Portsmouth's streets were once lined
with stately shade trees

Rev. Andrew Peabody Last week a beloved box elder tree in Portsmouth met death in a violet summer thunderstorm. It wasn’t lightning this time, but the force of the rain and wind that split the wandering limbs under their own weight.

This was not an "historic" tree, technically, just a unique and memorable one. A very young Geno and Michael Marconi had planted it 52 years ago in the back yard of their Puddledock home off Marcy Street. Soon after the planting, the neighborhood fell to urban renewal and Strawbery Banke Museum took its place. Last week, as state-certified arborists carved the old tree into portable bits, people watched and talked about their memories as if at a wake.

Trees have a way of shaking loose stories of the past. Any kid brought up in New England can offer some. Tales sprout like fruit from old branches and when an old tree falls, the memories it engenders may wither too.

Box Elder Tree

Sometimes the tree itself is famous. Every town has them. The battlefield at Gettysburg has a copes of trees that memorialize the "high water mark" of Confederate forces in Pennsylvania during the Civil War. This writer remembers being reverently shown the "actual Pooh tree" that inspired the writing of A.A. Milne in the woods of East Grinstead, England. Portsmouth’s infamous hanging tree no longer stands at the head of the South Street Cemetery. From its limb in August of 1768, legend tells us, poor Ruth Blay was hanged for covering up the death of her stillborn child. Minutes after the horse cart beneath her feet was drawn away, the story goes, a breathless messenger arrived too late with her reprieve from the governor.

You can tell a lot about a town by its ornamental trees. Nineteenth century Portsmouth historian Charles Brewster suggested that the first official city plantings were made haphazardly before the American Revolution. Long after the war, around 1792, Governor John Langdon introduced the first Lombardy poplars in front of his mansion on Pleasant Street. The decorative trees caught on and within six years poplars lined most of the city’s best streets – Pleasant, Court, State, Islington, Deer streets and the North End. The city government just sat back and let the citizens do the work. . The same is generally true today.

Snow on Trees

Brewster, the longtime editor of the Portsmouth Journal, recalled a massive elm in Pleasant Street, planted when Portsmouth was a royal province, that had grown to a circumference of 16 feet by the 1850s.
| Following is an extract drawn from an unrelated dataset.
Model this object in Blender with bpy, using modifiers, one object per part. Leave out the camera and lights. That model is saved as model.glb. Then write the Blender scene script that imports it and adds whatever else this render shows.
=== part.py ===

That isn’t New Hampshire’s largest tree. In 1975 an historic tree committee officially presented that honor to an elm in Northwood. It once marked the entrance to the state’s first toll road and 30 years ago measured almost 26 feet around. Giant trees once dominated New Hampshire. Portsmouth historian Bruce Ingmire once suggested that, before the arrival of white settlers, a squirrel could walk from Portsmouth to the Hudson River without leaving the treetops. But European settlers quickly clear-cut eastern New England, selling off the tall pines for lumber and ship masts and farming in the rocky fields left behind. But trees grow back. Today, many are surprised to learn, our region is more heavily forested than it has been for the last 300 years.
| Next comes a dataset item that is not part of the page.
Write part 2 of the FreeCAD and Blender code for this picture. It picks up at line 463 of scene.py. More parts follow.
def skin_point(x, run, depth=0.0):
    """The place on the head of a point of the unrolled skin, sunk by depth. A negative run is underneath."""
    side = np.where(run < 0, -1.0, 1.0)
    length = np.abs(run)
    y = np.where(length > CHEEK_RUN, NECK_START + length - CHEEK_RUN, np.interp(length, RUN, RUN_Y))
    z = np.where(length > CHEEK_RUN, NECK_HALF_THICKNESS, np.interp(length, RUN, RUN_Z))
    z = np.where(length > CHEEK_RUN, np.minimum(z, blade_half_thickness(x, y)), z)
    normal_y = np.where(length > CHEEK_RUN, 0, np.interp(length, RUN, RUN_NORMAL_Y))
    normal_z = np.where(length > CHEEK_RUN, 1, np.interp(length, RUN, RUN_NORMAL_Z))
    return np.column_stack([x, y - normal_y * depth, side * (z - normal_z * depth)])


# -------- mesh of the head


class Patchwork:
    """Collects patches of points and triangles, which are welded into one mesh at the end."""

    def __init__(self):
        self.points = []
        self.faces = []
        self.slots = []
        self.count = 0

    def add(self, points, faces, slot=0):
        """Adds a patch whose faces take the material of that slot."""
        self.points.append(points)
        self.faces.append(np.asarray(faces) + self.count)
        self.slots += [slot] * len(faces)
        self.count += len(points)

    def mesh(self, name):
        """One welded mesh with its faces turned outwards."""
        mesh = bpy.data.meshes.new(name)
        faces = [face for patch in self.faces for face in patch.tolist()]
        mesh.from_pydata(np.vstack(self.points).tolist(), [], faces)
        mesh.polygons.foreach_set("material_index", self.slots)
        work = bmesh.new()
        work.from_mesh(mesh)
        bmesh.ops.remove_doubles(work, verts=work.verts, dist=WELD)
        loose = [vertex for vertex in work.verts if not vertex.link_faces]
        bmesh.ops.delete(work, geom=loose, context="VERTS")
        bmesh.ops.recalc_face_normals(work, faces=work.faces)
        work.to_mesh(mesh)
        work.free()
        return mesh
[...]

But urban trees are especially precious. Modern statistics tell us that the average downtown tree lives only seven years. As a child, Brewster once wrote, he had stolen the sweet fruit of a bergamot pear tree that had stood in the yard of Daniel Webster’s home off Vaughan Street. That area has been a parking lot since the 1970s. He recalled a handsome Linden tree, planted in 1750 near the Wentworth-Gardner Mansion in the South End. In Brewster’s time it was 60-feet tall, 12-feet around at the height of a man’s head. The ancient linden was still standing – though 10 feet taller and seven feet wider -- when local artist Beatrice Pearson sketched it in 1910. Each July the fragrance of its yellow blossoms scented the entire neighborhood and the blooming event made newspaper headlines. Today it is gone.

Tree Cutting, State Street

Long before the Civil War the first of the early Portsmouth plantings had largely gone awry. Stately downtown trees were reduced to blackened trunks by a series of devastating fires. The elms had been carved to fit around the burgeoning cityscape and Gov. Langdon’s lombardy poplars were a disappointment. Brewster writes:

But beauty soon faded. The trees ran up to an elegant taper for a time; but the frost or the lightning in a few years nipped their tops. Their decapitated trunks, shorn of every vestige of beauty, sending out a seven-fold number of new shoots, had more the appearance of the fabled hydra than of the produce of Eden.

Portsmouth’s poplars were replaced by sycamores and buttonwoods that lined the residential streets. The smooth bark and lush shady leaves were all the rage. But the sycamores attracted caterpillars that chewed the leaves and hung by the thousands on invisible strands directly in the path of pedestrians. So the sycamores were executed by public decree, Brewster tells us, faster than the French guillotined the aristocracy. And in their place came the maples and the elms so popular around the middle of the 1800s. Again the public did the planting, either as individuals, or as members of the Portsmouth Tree Society.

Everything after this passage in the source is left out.